:: Data section ::
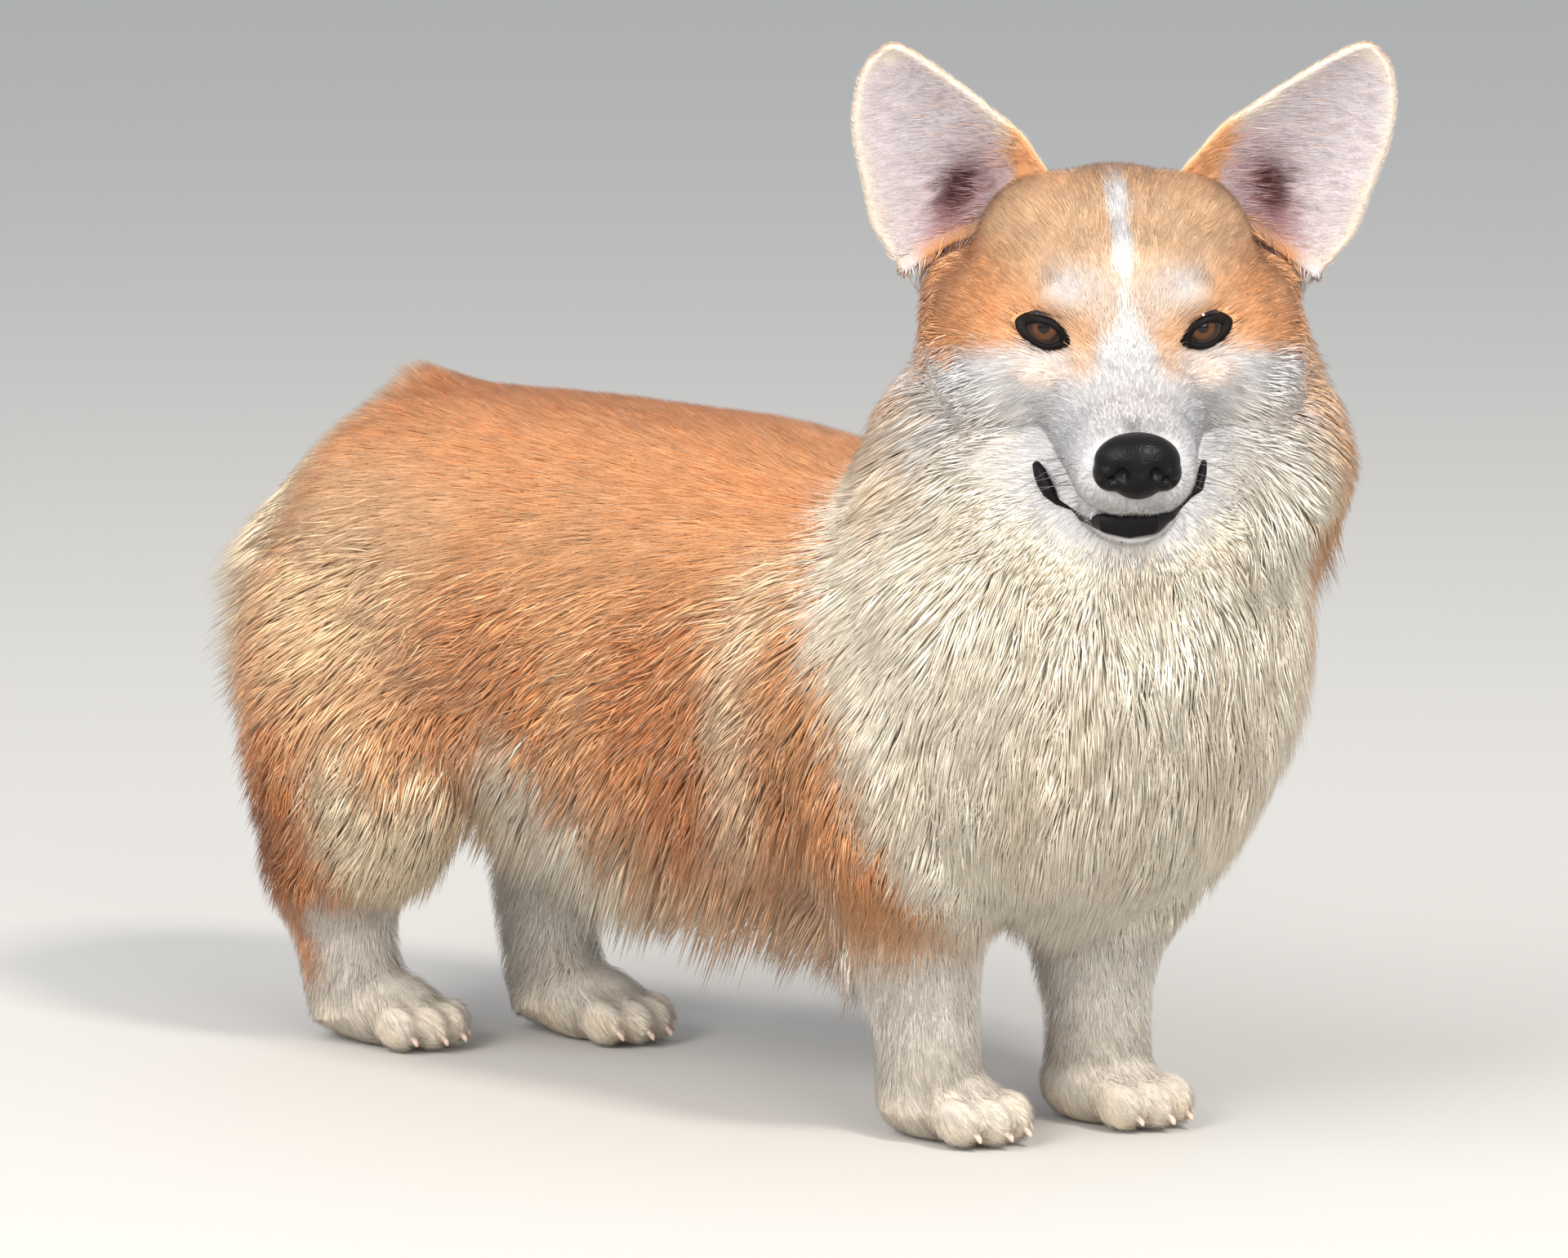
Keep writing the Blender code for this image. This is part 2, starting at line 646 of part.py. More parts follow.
def main():
    clear_scene()
    rng = random.Random(LOCK_SEED)
    model = collection("corgi")

    bm = bmesh.new()
    trunk(bm)
    tube(bm, level_path(APRON), 16)
    mirrored_balls(bm, NECK)
    legs = []
    for name, side in SIDES.items():
        fore = leg_path(FORE_PAW[name], side, FORE_LEG)
        share = leg_path(FORE_PAW[name], side, FORE_SHARE)
        legs.append((f"fore_{name}", FORE_PAW[name], fore, share))
        hind = leg_path(HIND_PAW[name], side, HIND_LEG, HOCK_BACK[name])
        share = leg_path(HIND_PAW[name], side, HIND_SHARE)
        legs.append((f"hind_{name}", HIND_PAW[name], hind, share))
    for _, _, path, _ in legs:
        tube(bm, path, 20)
    torso = modelled(to_object(bm, "torso", model), 0.005, 12, 1550)
    skin = search_tree(torso)

    above = slab("above", model, (-0.3, -0.5, WRIST_TOP), (0.6, 1.0, 0.6))
    boolean(torso, "INTERSECT", above, spend=True)
    neck = part_off(torso, "neck", neck_zone(model), model)
    for name, paw, path, share in legs:
        bm = bmesh.new()
        tube(bm, share, 20)
        part_off(torso, f"leg_{name}", to_object(bm, "share", model), model)
        make_paw(f"paw_{name}", paw, path, model)
    tail = make_tail(model)
    clear_of(torso, [tail], PARTING)
    bare = {name: copied(model.objects[name], "bare", model) for name in LOCKS}
    for name in LOCKS:
        lain_over = search_tree(tail) if name == "tail" else skin
        neighbours = [bare[other] for other in LOCK_NEIGHBOURS.get(name, ["torso"])]
        grow_locks(model.objects[name], lain_over, neighbours, rng)
    for obj in bare.values():
        bpy.data.objects.remove(obj)

    head = make_head(model)
    jaw = make_jaw(model)
    nose = make_nose(model)
    eyes = [make_eye(name, side, model) for name, side in SIDES.items()]
    ears = [make_ear(name, side, model) for name, side in SIDES.items()]
    for obj in (head, jaw, nose, *eyes, *ears):
        obj.data.transform(HEAD_FRAME)
    clear_of(neck, [head, jaw, *ears])
    clear_of(head, [jaw, nose, *eyes, *ears])

    for obj in model.objects:
        obj.data.transform(Matrix.Translation(-BOX_CENTRE))
        paint(obj, FINISH.get(obj.name.split("_")[0], RED_COAT))


if __name__ == "__main__":
    main()
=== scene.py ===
"""The looks of a standing Pembroke Welsh corgi: skin, coat, eyes, nose, mouth and claws.

Everything is built in metres in the dog's own frame, from between its paws, and is put in place
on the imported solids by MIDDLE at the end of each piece.
"""

import math

import bmesh
import bpy
import numpy as np
from mathutils import Matrix, Vector
from mathutils.bvhtree import BVHTree
from mathutils.kdtree import KDTree


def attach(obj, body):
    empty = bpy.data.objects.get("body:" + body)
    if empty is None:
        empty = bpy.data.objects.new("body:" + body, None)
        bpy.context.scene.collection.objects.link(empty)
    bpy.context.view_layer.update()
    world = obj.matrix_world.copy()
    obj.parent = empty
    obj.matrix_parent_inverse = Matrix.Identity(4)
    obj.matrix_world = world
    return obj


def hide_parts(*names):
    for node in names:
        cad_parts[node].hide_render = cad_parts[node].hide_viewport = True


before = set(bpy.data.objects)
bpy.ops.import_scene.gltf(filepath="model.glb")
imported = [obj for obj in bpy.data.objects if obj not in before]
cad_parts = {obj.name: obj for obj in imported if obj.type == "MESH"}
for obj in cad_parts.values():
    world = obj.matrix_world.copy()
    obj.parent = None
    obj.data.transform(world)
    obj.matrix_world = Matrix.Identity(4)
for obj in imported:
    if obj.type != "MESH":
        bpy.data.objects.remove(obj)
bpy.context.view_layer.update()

# ---- Skin
# One closed skin under the whole coat. The body, the head, the ears and the paws are modelled from
# overlapping rings and balls, drawn in by the depth of the coat, and fused.

MIDDLE = Vector((-0.0015, 0.0046, 0.0))
SIDES = {"right": -1.0, "left": 1.0}
UP = Vector((0, 0, 1))


def metres(rows):
    """Rows that are written in millimetres."""
    return [tuple(v / 1000 for v in row) for row in rows]


# Trunk rings, rump to chest: y, middle z, half width, height above and depth below the middle
TRUNK = metres([
    (284, 200, 30, 30, 35), (272, 205, 60, 55, 62), (244, 212, 86, 78, 82), (200, 215, 99, 92, 94),
    (140, 215, 104, 93, 100), (70, 210, 104, 97, 103), (0, 205, 105, 99, 106),
    (-70, 200, 106, 95, 108), (-130, 195, 106, 100, 102), (-190, 190, 102, 95, 88),
    (-235, 188, 85, 80, 70), (-265, 190, 55, 55, 45), (-280, 192, 20, 20, 20),
])
NECK = metres([
    (0, -178, 236, 106, 114, 98), (0, -186, 270, 100, 105, 83), (0, -176, 304, 84, 89, 62),
    (26, -192, 292, 88, 100, 88),
])
APRON = metres([
    (150, 142, 40, 26), (110, 138, 58, 34), (43, 130, 64, 36), (-31, 125, 64, 40),
    (-78, 124, 60, 43), (-115, 124, 44, 42), (-140, 124, 20, 30),
])
BOB = metres([
    (176, 276, 21), (192, 290, 21), (206, 300, 16), (218, 306, 8),
])
FORE_PAW = {"right": Vector((-0.038, -0.146, 0)), "left": Vector((0.038, -0.175, 0))}
HIND_PAW = {"right": Vector((-0.037, 0.192, 0)), "left": Vector((0.036, 0.130, 0))}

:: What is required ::
Extract only the lines from the line with "head = make_head(model)" through the line with "import math", keeping both end lines exactly as they are.

:: Response ::
    head = make_head(model)
    jaw = make_jaw(model)
    nose = make_nose(model)
    eyes = [make_eye(name, side, model) for name, side in SIDES.items()]
    ears = [make_ear(name, side, model) for name, side in SIDES.items()]
    for obj in (head, jaw, nose, *eyes, *ears):
        obj.data.transform(HEAD_FRAME)
    clear_of(neck, [head, jaw, *ears])
    clear_of(head, [jaw, nose, *eyes, *ears])

    for obj in model.objects:
        obj.data.transform(Matrix.Translation(-BOX_CENTRE))
        paint(obj, FINISH.get(obj.name.split("_")[0], RED_COAT))


if __name__ == "__main__":
    main()
=== scene.py ===
"""The looks of a standing Pembroke Welsh corgi: skin, coat, eyes, nose, mouth and claws.

Everything is built in metres in the dog's own frame, from between its paws, and is put in place
on the imported solids by MIDDLE at the end of each piece.
"""

import math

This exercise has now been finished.